Q: Another fascinating tidbit I learned about BAD TRAFFIC was that you wrote it long hand and then typed it out. You don’t hear of authors doing that much these days. Why did you choose to do so? Do you still have the original pages you wrote? And how long did it take to write BAD TRAFFIC?
Simon: I always write first drafts in long hand cause I like to scribble asides and notes all over the pages. The problem with a computer is it’s too easy to hit backspace and rewrite on the spot. You lose the discipline of trying to get it right first time. I write all the dialogue first, as I tend to write in scenes, and fill in the detail later.
I don’t know if I’ve still got the original text; it will be around here somewhere I guess (waves hand at chaotic room full of books, paper). You’d be hard put to find a sentence that made it unchanged into the final draft.
Q: You found out about the immigrants suffocating in the container truck and the cockle pickers who drown and you wanted to write about those events. From there did your plot dictate the book and the characters kind of grew from the events? Or did you have some ideas for your characters and they started driving the plot? Did any of your characters surprise you along the way – do things you hadn’t planned ahead of time?
Simon: Yes, the book started with those two events, trying to fit both into a story. I thought it was unbelievable that no one else was writing about these outrages, and others like them. I was really fired up to write those stories.
And I had another story about an English cop who goes to China to find his missing daughter – but it wasn’t working, and I realized it would be better the other way around. So I put them all together and came up with this.
Q: Your plot definitely had actual events that influenced it. How about your characters? Were there any actual people who were the catalysts for your characters?
Simon: I spent a day with a grumpy Chinese cop after I got some stuff stolen. He drove me all around town in a squad car and we talked about his job, soccer teams, and so on. He was the model for Inspector Jian but I embellished considerably. His daughter – well, I’ve met a few girls like that. And the peasant is based on guys I used to kill time with on bus journeys, in pool halls.
They’re a good trilogy to represent modern China – cynical middle aged official scarred by the Cultural Revolution, naïve peasant, sophisticated urbanite.
Q: But BAD TRAFFIC is not your first fiction novel. You also published a book called GO several years ago. Can you tell us a little about GO?

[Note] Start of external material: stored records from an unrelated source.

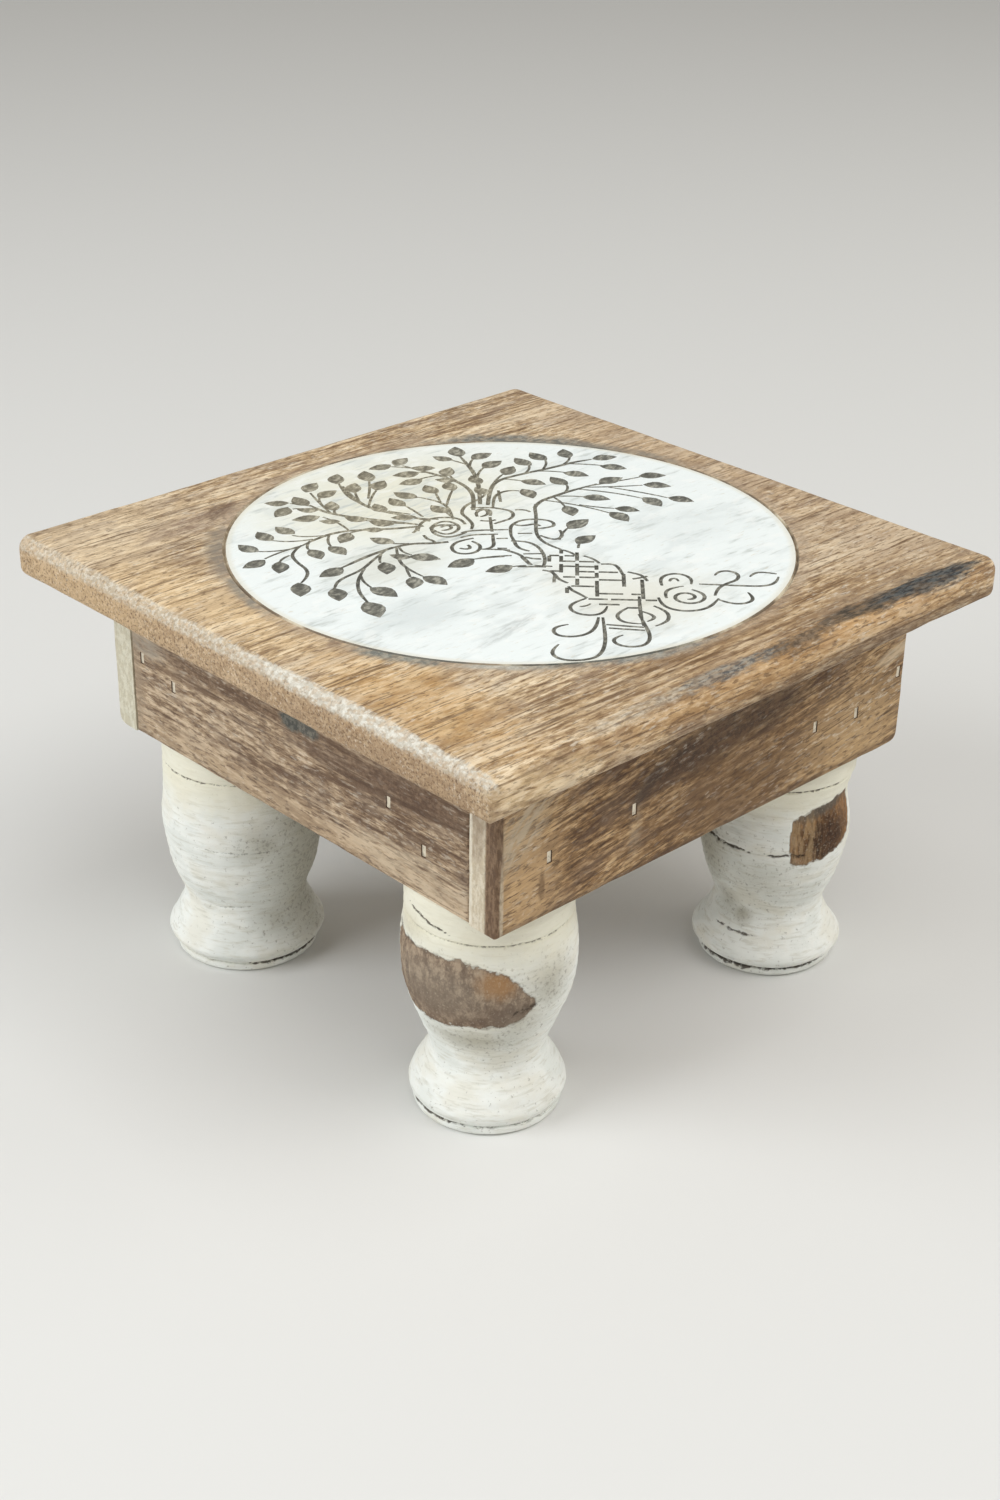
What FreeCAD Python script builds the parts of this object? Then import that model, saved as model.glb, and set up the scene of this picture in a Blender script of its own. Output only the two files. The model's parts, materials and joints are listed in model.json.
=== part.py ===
import FreeCAD, Part
import math
import os

# Small altar table: a square top on a nailed apron frame, with four turned legs whose tenons
# are glued into corner blocks. +Z is up, the origin is on the floor under the middle of the
# table, and the front is the -Y side, where the carved tree stands upright. Sizes in millimetres.

# Top board, which overhangs the apron on every side. Its front left corner is only just eased.
top_side = 152.0
top_overhang = 14.0
top_thickness = 9.0
top_corner_radius = 3.5
top_front_left_corner_radius = 0.8
top_upper_arris = 3.0
top_lower_arris = 1.6

# Ring groove round the painted roundel, laid out slightly off the middle by hand
roundel_margin = 14.0
roundel_offset_x = 2.5
roundel_offset_y = 1.0
ring_groove_width = 0.8
ring_groove_depth = 0.5

# Apron frame, fixed slightly off the middle of the top. The back board is thinner, and edges are
# eased by hand: one lower corner of the front board and the lower arris of the back board most.
base_offset_x = 0.4
base_offset_y = -1.1
apron_height = 36.0
front_board_thickness = 8.0
back_board_thickness = 6.4
side_board_thickness = 8.0
board_arris = 0.8
front_board_rounded_corner = 2.6
back_board_rounded_arris = 2.6

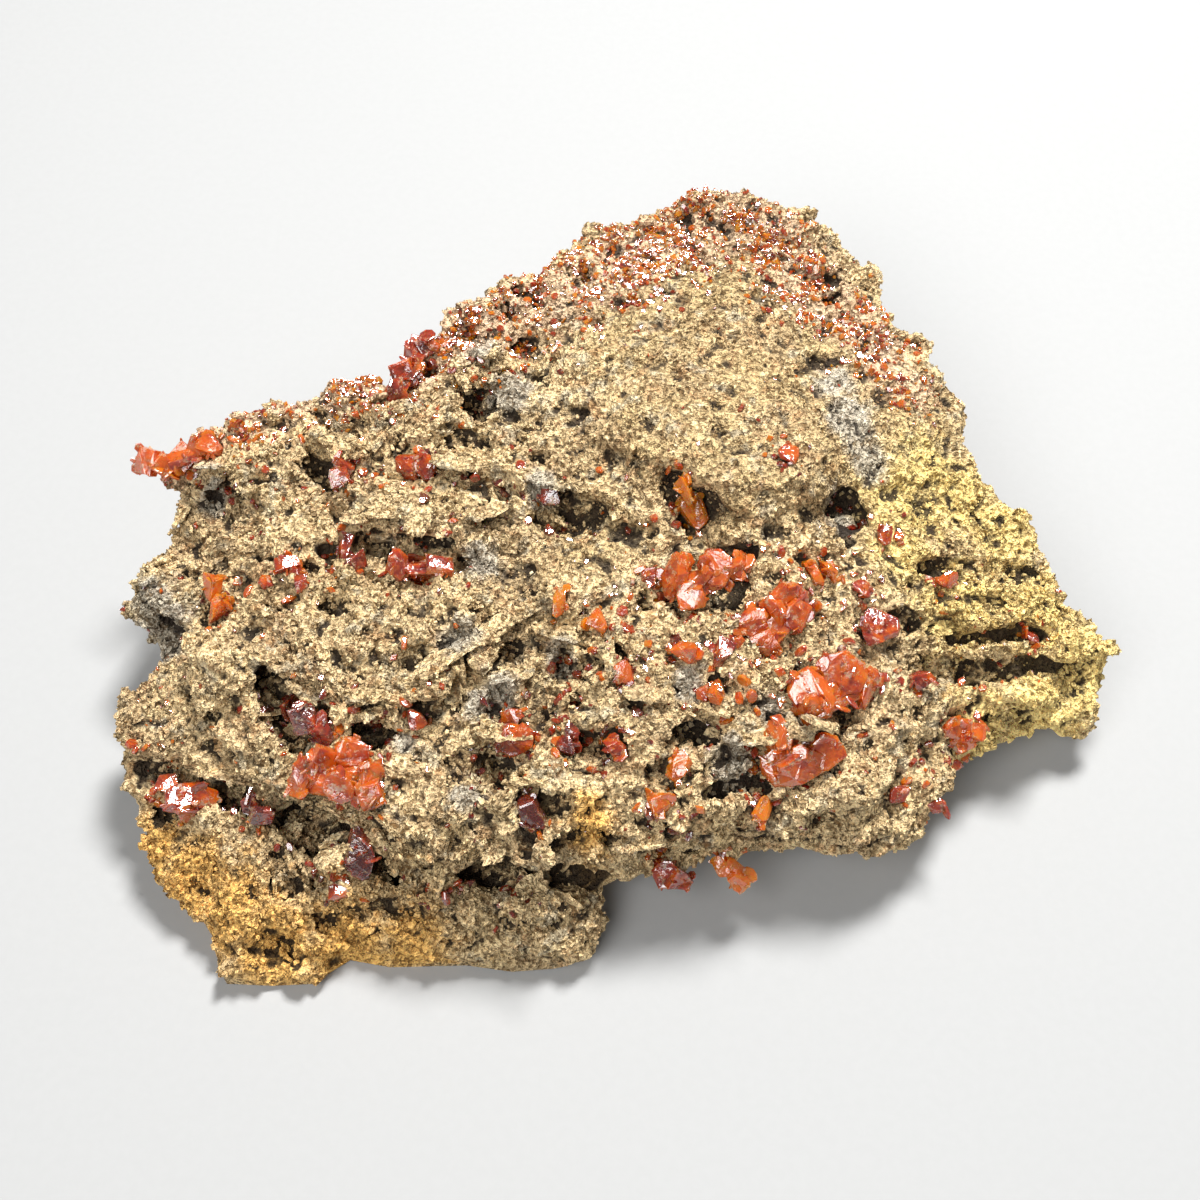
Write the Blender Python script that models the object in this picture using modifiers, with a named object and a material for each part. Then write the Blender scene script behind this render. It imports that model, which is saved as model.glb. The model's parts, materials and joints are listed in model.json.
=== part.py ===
"""Wulfenite on matrix: a hand specimen of crumbly limonite with orange-red tabular crystals.

The matrix is one solid. It starts as the plan outline, extruded and remeshed, and is then
pressed between a top and an underside that run through named heights. Knobs and thin shells
are joined to it, and crevices, grooves and hollows are cut out of it. Each group of crystals
grown together is a solid of its own, seated in a pocket of the matrix.

All design numbers below are in millimetres. The origin is the middle of the footprint, on
the surface that the specimen rests on. +X runs along the specimen and +Z is up.
"""

import math
import random

import bmesh
import bpy
import numpy as np
from mathutils import Matrix, Vector

MM = 0.001
GAP = 0.3  # least clearance between a crystal group and its pocket
ROUGH_CLEARANCE = 1.0  # of the pocket before the rock is thinned out

LIMONITE = (0.36, 0.22, 0.09)
ORANGE_RED = (0.72, 0.13, 0.02)

# ---------------------------------------------------------------- the matrix
# The rim, clockwise from the west tip: x, y and the height at which the rock is widest.
RIM = (
    # north-west edge, under the crystal crust
    (-59, 9, 24), (-53, 12, 25), (-49, 14.5, 25), (-44.5, 16.5, 25), (-40, 18.5, 25),
    (-36.5, 21, 25), (-31.5, 22, 26), (-28.5, 23, 26), (-26.5, 26, 26), (-23, 29.5, 27),
    (-16.5, 34, 28), (-13, 37.5, 28), (-7.5, 39.5, 29), (-5.5, 43, 29),
    # north crest
    (-2.5, 45, 29), (4, 47, 30), (11.5, 50, 30), (18.5, 50, 30), (21.5, 48, 29),
    (27.5, 48, 28), (28, 44, 28), (32.5, 41.5, 27), (32.5, 37.5, 27), (34, 32.5, 26),
    # east shoulder and the wing
    (37, 29, 26), (40.5, 25, 25), (43.5, 20, 24), (44, 18, 23), (43.5, 13.5, 21),
    (46.5, 9.5, 20), (49.5, 6, 19), (52.5, 0.5, 18), (55, -3.5, 17), (58.5, -7.5, 15),
    (61, -10.5, 12), (61, -14, 8), (58, -19, 6), (55.5, -20, 6), (52, -19.5, 6),
    (46.5, -21, 7),
    # south-east edge, an overhanging lip
    (42.5, -24, 8), (39, -28, 9), (39, -31, 9), (34.5, -35.5, 9), (30.5, -38, 9),
    (27, -37.5, 9), (23.5, -36, 9), (17.5, -36.5, 9), (14, -38, 9), (9.5, -38, 8),
    (4.5, -38.5, 8), (0.5, -39.5, 8), (-1.5, -40.5, 7),
    # front of the lower ledge
    (-1.5, -44, 3), (-4, -47.5, 1), (-10.5, -48.5, 1), (-17.5, -47, 1), (-26, -47.5, 1),
    (-31.5, -46.5, 1), (-34.5, -49.5, 1), (-42, -50, 1), (-46.5, -49.5, 1), (-48, -45, 2),
    (-52, -41.5, 4), (-54.5, -38.5, 5), (-56, -34.5, 6), (-58.5, -32.5, 7),
    # west side, below the thin tip
    (-60.5, -26.5, 9), (-61, -18.5, 10), (-57.5, -15, 11), (-56, -12.5, 11), (-58.5, -8, 12),
    (-60.5, -2.5, 13), (-59, 1, 14), (-55.5, 4, 16), (-56, 6, 19), (-55.5, 7.5, 21),
)

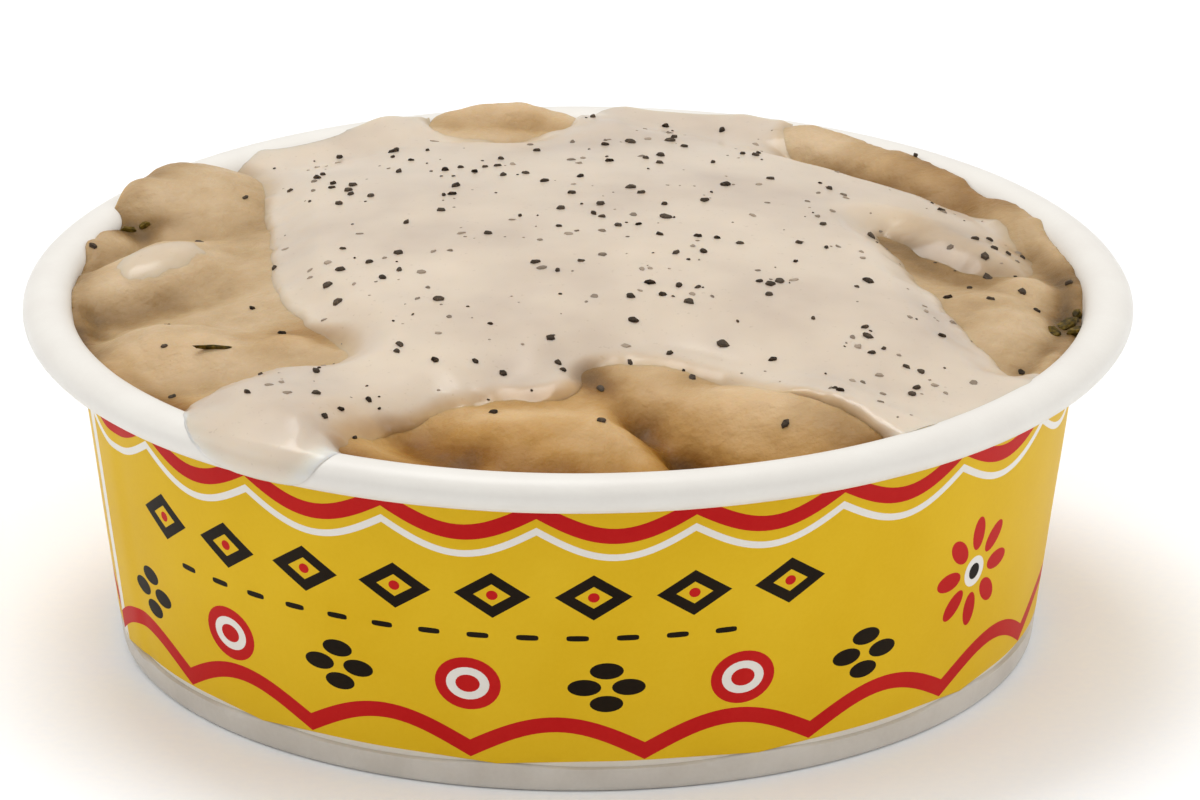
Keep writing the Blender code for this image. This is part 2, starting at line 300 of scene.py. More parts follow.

Simon: I wrote that when I was 25. It’s interlinked stories about travelers – a review called them ‘the jet trash’ - a photographer, a drug smuggler, and a party girl – all of them on the run. A small press asked me to write them a novel and paid me a thousand pounds, so I went to this little village up in the Indian Himalayas and rented a room off some farmers and did the whole thing there - I couldn’t think of anywhere else I could live for six months on a grand. Again, that was an amazing experience – like, every morning I’d get milk straight from the family buffalo, built a fire and make porridge, then go off into the forest with a notebook to write.
After some good reviews, the book got republished by a much bigger press (Corgi) and it did pretty well in the end. Shame it was never published in the States.
Q: So is there a future for Detective Jian? Or was BAD TRAFFIC his lone moment in the spotlight? How about Ding Ming? And what’s next for Simon Lewis?
Simon: I’m writing a new book now, which will come out next year, a thriller set in the jungle on the Burmese/China border. Then another Jian.
Q: Does the new book have a title yet? And will it be released in the States? Are you still planning to take Jian to Africa in his next adventure? Will Ding Ming be with him again?
Simon: The new book is called The Border Run. I don’t know if it’ll be released in the States. Re the new Jian - I’m afraid I’ll have to keep you in suspense about that one.
Q: In school you studied Art at the Goldsmiths College in London. How did your education lead you to writing? Did you always have aspirations to be a writer?
Simon: When I was young I was always either writing or painting and I was determined that I was going to make a living doing one or the other. Back then you couldn’t study creative writing in the UK so I went to art school. I was taught very conceptual, post modern ways of making art. I realized that the only living you can make as an artist is to teach art, and the contemporary art scene seemed pointless as it has no real audience.
After college I was too poor to make art – you need materials and a studio - and always moving around, so I slipped back into writing.
But I think studying art was good, it makes you look harder at things.
Q: Do you do any painting now, as a hobby or anything?
Simon: I should but… no.
Q: When you’re not sitting in the Ritzy Café in Brixton writing fiction, what sorts of things do you like to do for fun?
Simon: I used to do all kinds of stuff but I’m lazy and boring these days. I study tai ji, play football, hang out.
Q: I had to look up tai ji because I hadn’t heard of it before. Can you tell us a little about it in your words?
Simon: It’s a martial art involving the learning of slow, almost balletic movements. It’s very good for your health.
Q: What do YOU like to read for entertainment? Are there authors you would recommend to folks who enjoyed BAD TRAFFIC?
Simon: I read a lot of American crime fiction, especially if it’s a bit noir - James M Cain, Jim Thompson and Elmore Leonard, people like that. I also read a lot of 20th century English fiction – Graham Greene, Evelyn Waugh, Somerset Maughan – those guys really knew their stuff.
Q: This is the point where I ask the author for a six-word memoir, but since you’ve already given me one (we'll learn what it is later), how about if I ask you what Ding Ming’s six-word memoir would be?
Simon: How about ‘good good study, day day up’. That’s the literal translation from Chinese; it just means, work to improve yourself every day and things will get better. You hear it all the time from teachers and parents. It’s the sort of thing he would have taken to heart in the long struggle to learn English.
My many genuine thanks to Simon who was so generous with his time on this interview. I just would not leave the poor man alone! But isn't he fascinating? I know you can't blame me. Hopefully we'll see Simon back in the States before too long AND we'll all hope that his new book makes it this way as well! I'm already looking at how I can get my grubby little paws on a copy of GO!